When you’re running a business, it’s important for you to have a great reach to the people using your services. The internet is the easiest way to reach your customers. When the internet era began, people started using web applications as a way to reach a larger audience. And that worked like a charm! Then with the advent of smartphones, people started using mobile applications in addition to web applications. Due to this, companies started building mobile applications for their business.
When you’re getting a mobile application built for your business, security is one of the most important things to take care of. And that’s what I’ll be talking about in this post. I’ll tell you what mobile app security is, why you need it, and security considerations for your mobile application.
What is mobile app security?
Security, in general, is about taking actions to stay safe and protected. Because we’re talking about digital applications, some of the main layers to protect are infrastructure, network, and application.
Who do you have to stay safe from? There are two answers to this. One is that there are people with bad intent who want to misuse the application. Second is staying safe from accidents. Now let me explain what’s actually meant by “staying secure.”

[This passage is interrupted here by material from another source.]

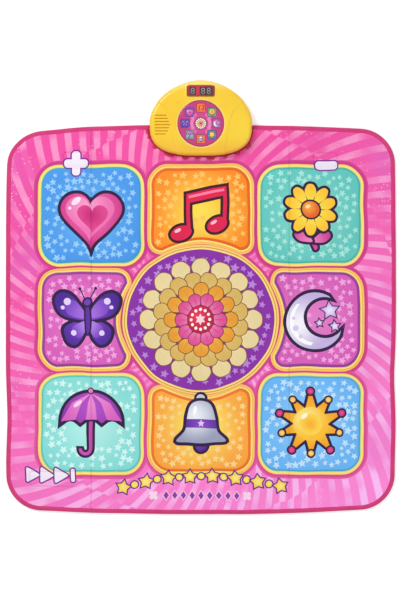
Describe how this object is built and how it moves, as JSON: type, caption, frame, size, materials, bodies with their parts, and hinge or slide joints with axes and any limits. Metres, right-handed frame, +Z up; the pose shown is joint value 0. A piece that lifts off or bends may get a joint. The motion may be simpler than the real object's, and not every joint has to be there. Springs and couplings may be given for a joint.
{
  "type": "electronic dance mat",
  "caption": "Soft square floor mat with printed step keys round a central disc and a domed battery-powered controller clamped over its rear edge.",
  "frame": {"origin": "middle of the mat on the floor, at the underside of the backing sheet", "axes": "+X to the player's right, +Y from the player's edge to the controller, +Z up"},
  "size_m": [0.906, 1.0072, 0.0357],
  "materials": {
    "grey_foam": "closed-cell non-slip foam, matt",
    "film": "clear polyester film with printed tracks",
    "white_foam": "open-cell foam, matt",
    "printed_cloth": "satin-weave polyester with an all-over print",
    "binding": "folded woven tape, stitched",
    "carbon": "carbon-loaded film, matt",
    "yellow_case": "moulded, semi-gloss",
    "dial": "printed and lacquered, glossy",
    "red_window": "tinted clear acrylic, polished",
    "display": "grey face with seven-bar digits",
    "diffuser": "white moulding, satin",
    "led_lens": "clear diffused epoxy",
    "board": "laminate with solder mask",
    "black_plastic": "moulded, satin",
    "cone": "coated paper, matt",
    "cell_sleeve": "steel can in a printed sleeve, mean density of a dry cell",
    "steel": "nickel-plated"
  },
  "bodies": {
    "mat": {"backing_sheet": "grey_foam", "sensor_film": "film", "spacer_foam": "white_foam", "cover_cloth": "printed_cloth", "edge_binding": "binding", "upper_housing": "yellow_case", "lower_housing": "yellow_case", "display_window": "red_window", "digit_module_left": "display", "digit_module_right": "display", "dial_lens": "dial", "light_baffle": "diffuser", "main_board": "board", "board_chip": "black_plastic", "film_clamp_bar": "black_plastic", "speaker_frame": "steel", "speaker_cone": "cone", "power_switch_body": "black_plastic", "led_1": "led_lens", "led_2": "led_lens", "led_3": "led_lens", "led_4": "led_lens", "led_5": "led_lens", "led_6": "led_lens", "led_7": "led_lens", "led_8": "led_lens", "housing_screw_1": "steel", "housing_screw_2": "steel", "housing_screw_3": "steel", "housing_screw_4": "steel", "battery_1": "cell_sleeve", "battery_2": "cell_sleeve", "battery_3": "cell_sleeve", "battery_terminal_positive": "steel", "battery_terminal_negative": "steel", "battery_link_1": "steel", "battery_link_2": "steel"},
    "key_1": {"key_pad_1": "white_foam", "key_contact_1": "carbon"},
    "key_2": {"key_pad_2": "white_foam", "key_contact_2": "carbon"},
    "key_3": {"key_pad_3": "white_foam", "key_contact_3": "carbon"},
    "key_4": {"key_pad_4": "white_foam", "key_contact_4": "carbon"},
    "key_5": {"key_pad_5": "white_foam", "key_contact_5": "carbon"},
    "key_6": {"key_pad_6": "white_foam", "key_contact_6": "carbon"},
    "key_7": {"key_pad_7": "white_foam", "key_contact_7": "carbon"},
    "key_8": {"key_pad_8": "white_foam", "key_contact_8": "carbon"},
    "volume_up": {"volume_up_pad": "white_foam"},
    "volume_down": {"volume_down_pad": "white_foam"},
    "start_key": {"start_pad": "white_foam"},
    "battery_door": {"battery_door": "yellow_case", "battery_door_screw": "steel"},
    "power_switch": {"power_switch_slider": "black_plastic"}
  },
  "joints": [
    {"name": "key_1_press", "type": "slide", "parent": "mat", "child": "key_1", "axis": [0, 0, -1], "range_m": [0, 0.0012], "stiffness_N_per_m": 2000, "springref_m": -0.001, "deforming": ["spacer_foam", "cover_cloth"]},
    {"name": "key_2_press", "type": "slide", "parent": "mat", "child": "key_2", "axis": [0, 0, -1], "range_m": [0, 0.0012], "stiffness_N_per_m": 2000, "springref_m": -0.001, "deforming": ["spacer_foam", "cover_cloth"]},
    {"name": "key_3_press", "type": "slide", "parent": "mat", "child": "key_3", "axis": [0, 0, -1], "range_m": [0, 0.0012], "stiffness_N_per_m": 2000, "springref_m": -0.001, "deforming": ["spacer_foam", "cover_cloth"]},
    {"name": "key_4_press", "type": "slide", "parent": "mat", "child": "key_4", "axis": [0, 0, -1], "range_m": [0, 0.0012], "stiffness_N_per_m": 2000, "springref_m": -0.001, "deforming": ["spacer_foam", "cover_cloth"]},
    {"name": "key_5_press", "type": "slide", "parent": "mat", "child": "key_5", "axis": [0, 0, -1], "range_m": [0, 0.0012], "stiffness_N_per_m": 2000, "springref_m": -0.001, "deforming": ["spacer_foam", "cover_cloth"]},
    {"name": "key_6_press", "type": "slide", "parent": "mat", "child": "key_6", "axis": [0, 0, -1], "range_m": [0, 0.0012], "stiffness_N_per_m": 2000, "springref_m": -0.001, "deforming": ["spacer_foam", "cover_cloth"]},
    {"name": "key_7_press", "type": "slide", "parent": "mat", "child": "key_7", "axis": [0, 0, -1], "range_m": [0, 0.0012], "stiffness_N_per_m": 2000, "springref_m": -0.001, "deforming": ["spacer_foam", "cover_cloth"]},
    {"name": "key_8_press", "type": "slide", "parent": "mat", "child": "key_8", "axis": [0, 0, -1], "range_m": [0, 0.0012], "stiffness_N_per_m": 2000, "springref_m": -0.001, "deforming": ["spacer_foam", "cover_cloth"]},
    {"name": "volume_up_press", "type": "slide", "parent": "mat", "child": "volume_up", "axis": [0, 0, -1], "range_m": [0, 0.0012], "stiffness_N_per_m": 200, "springref_m": -0.001, "deforming": ["spacer_foam", "cover_cloth"]},
    {"name": "volume_down_press", "type": "slide", "parent": "mat", "child": "volume_down", "axis": [0, 0, -1], "range_m": [0, 0.0012], "stiffness_N_per_m": 200, "springref_m": -0.001, "deforming": ["spacer_foam", "cover_cloth"]},
    {"name": "start_key_press", "type": "slide", "parent": "mat", "child": "start_key", "axis": [0, 0, -1], "range_m": [0, 0.0012], "stiffness_N_per_m": 200, "springref_m": -0.001, "deforming": ["spacer_foam", "cover_cloth"]},
    {"name": "battery_door_hinge", "type": "hinge", "parent": "mat", "child": "battery_door", "pos_m": [0.0317, 0.4785, 0.00135], "axis": [0, 1, 0], "range_deg": [0, 75]},
    {"name": "power_switch_slide", "type": "slide", "parent": "mat", "child": "power_switch", "axis": [1, 0, 0], "range_m": [0, 0.004]}
  ]
}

Cybersecurity stands on three main pillars: confidentiality, integrity, and availability. This is also known as the CIA triad. Confidentiality is when you make sure that the information is private and is only accessible by authorized people. Integrity is making sure that the information isn’t changed or modified by unauthorized personnel or processes. Availability is making sure that your application or service is available to the users when it’s supposed to be.
When you build your application to be confidential, integrous, and available and confirm that these pillars can’t be broken, that’s when you can say that your application is secure. To understand how to secure your application, you first need to understand the threats to your application.

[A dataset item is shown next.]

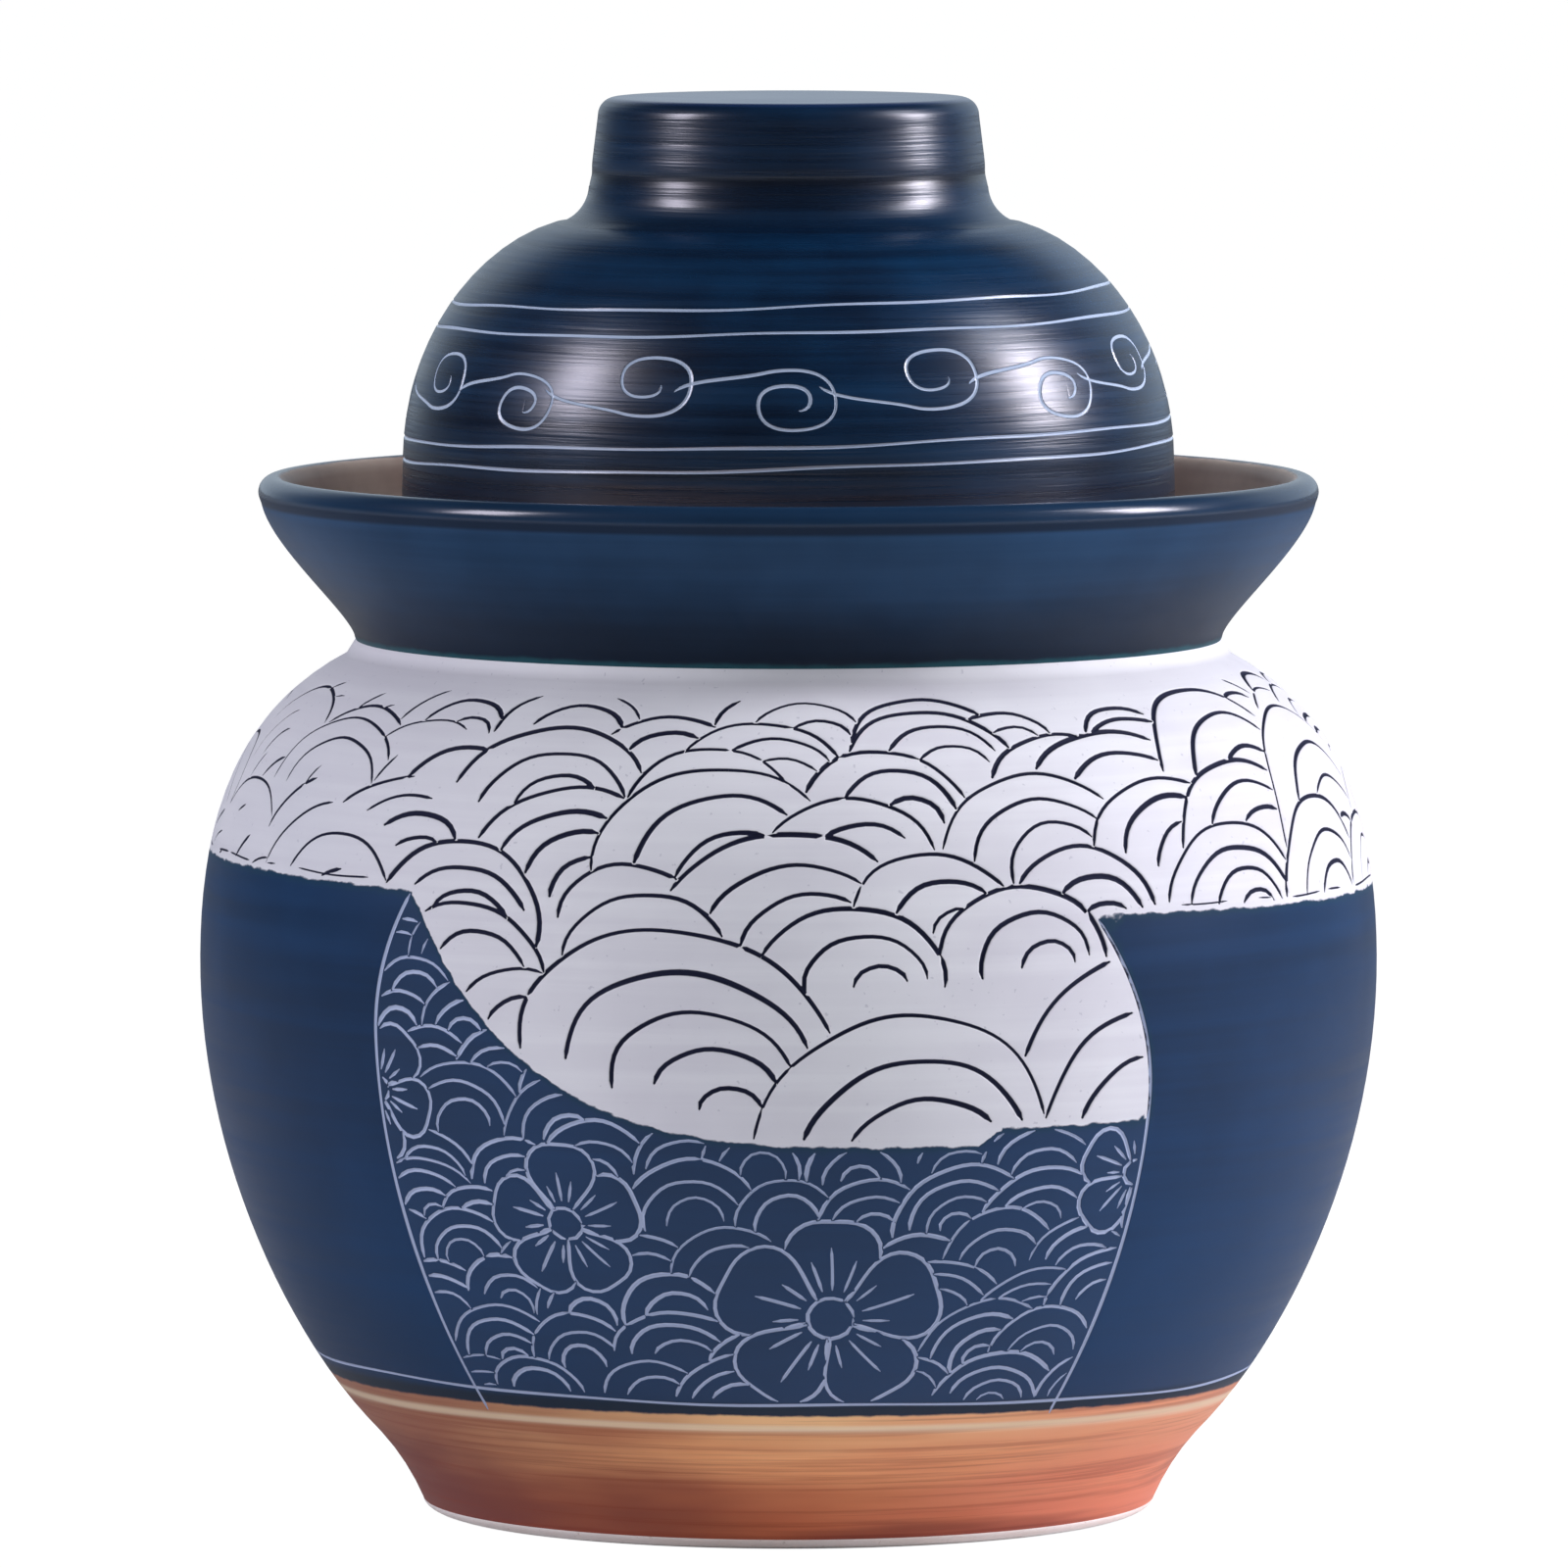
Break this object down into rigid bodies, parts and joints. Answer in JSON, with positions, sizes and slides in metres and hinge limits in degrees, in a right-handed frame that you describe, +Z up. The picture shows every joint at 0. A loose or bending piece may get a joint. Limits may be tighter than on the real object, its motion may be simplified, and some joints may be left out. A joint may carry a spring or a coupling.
{
  "type": "water seal pickle jar",
  "caption": "Glazed stoneware pickle jar with a round body, a water trough round its mouth, a domed lid that stands in the trough and a small inner lid.",
  "frame": {"origin": "centre of the foot, on the ground that the jar stands on", "axes": "+Z up along the jar's own axis; the decorated front panel faces -Y, +X is to the right seen from the front"},
  "size_m": [0.2366, 0.2366, 0.284],
  "materials": {
    "body_glaze": "satin glaze over slip, incised",
    "bare_clay": "bare fired clay",
    "brown_glaze": "satin brown glaze",
    "trough_glaze": "satin glaze",
    "lid_glaze": "gloss glaze, incised",
    "inner_lid_glaze": "satin brown glaze"
  },
  "bodies": {
    "jar": {"jar_body": "body_glaze", "foot_ring": "bare_clay", "mouth_wall_ring": "brown_glaze", "water_trough": "trough_glaze"},
    "outer_lid": {"lid_dome": "lid_glaze", "lid_knob": "lid_glaze"},
    "inner_cover": {"inner_lid": "inner_lid_glaze", "inner_lid_button": "inner_lid_glaze"}
  },
  "joints": [
    {"name": "lid_lift", "type": "slide", "parent": "jar", "child": "outer_lid", "axis": [0, 0, 1], "range_m": [0, 0.16]},
    {"name": "inner_lid_lift", "type": "slide", "parent": "jar", "child": "inner_cover", "axis": [0, 0, 1], "range_m": [0, 0.064]}
  ],
  "couplings": [
    {"joint": "inner_lid_lift", "follows": "lid_lift", "ratio": 0.4}
  ]
}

Mobile application threats
In this section, I’ll address some of the most common threats to mobile applications.
Most mobile applications work with a user account. If your application isn’t secure, attackers can get unauthorized access to your application and its data. Imagine this incident happening with a banking application. If an attacker gets unauthorized access to your banking application, they might get all your bank account details and might even be able to transfer funds. Banking applications aren’t the only kind of application with a risk of unauthorized access of course. Any application with sensitive data, monetary functions, or authenticated users is a potential victim.
Your customers trust you. It’s important for you to keep that trust. But there are hackers who want to steal sensitive data and misuse them. If your application doesn’t store data securely, then hackers might get access to that data. Data stealth is when hackers get access to your data and steal them. They might do this to take advantage of the data (for example, by stealing your bank credentials to transfer money to their account), or they might do it just for fun.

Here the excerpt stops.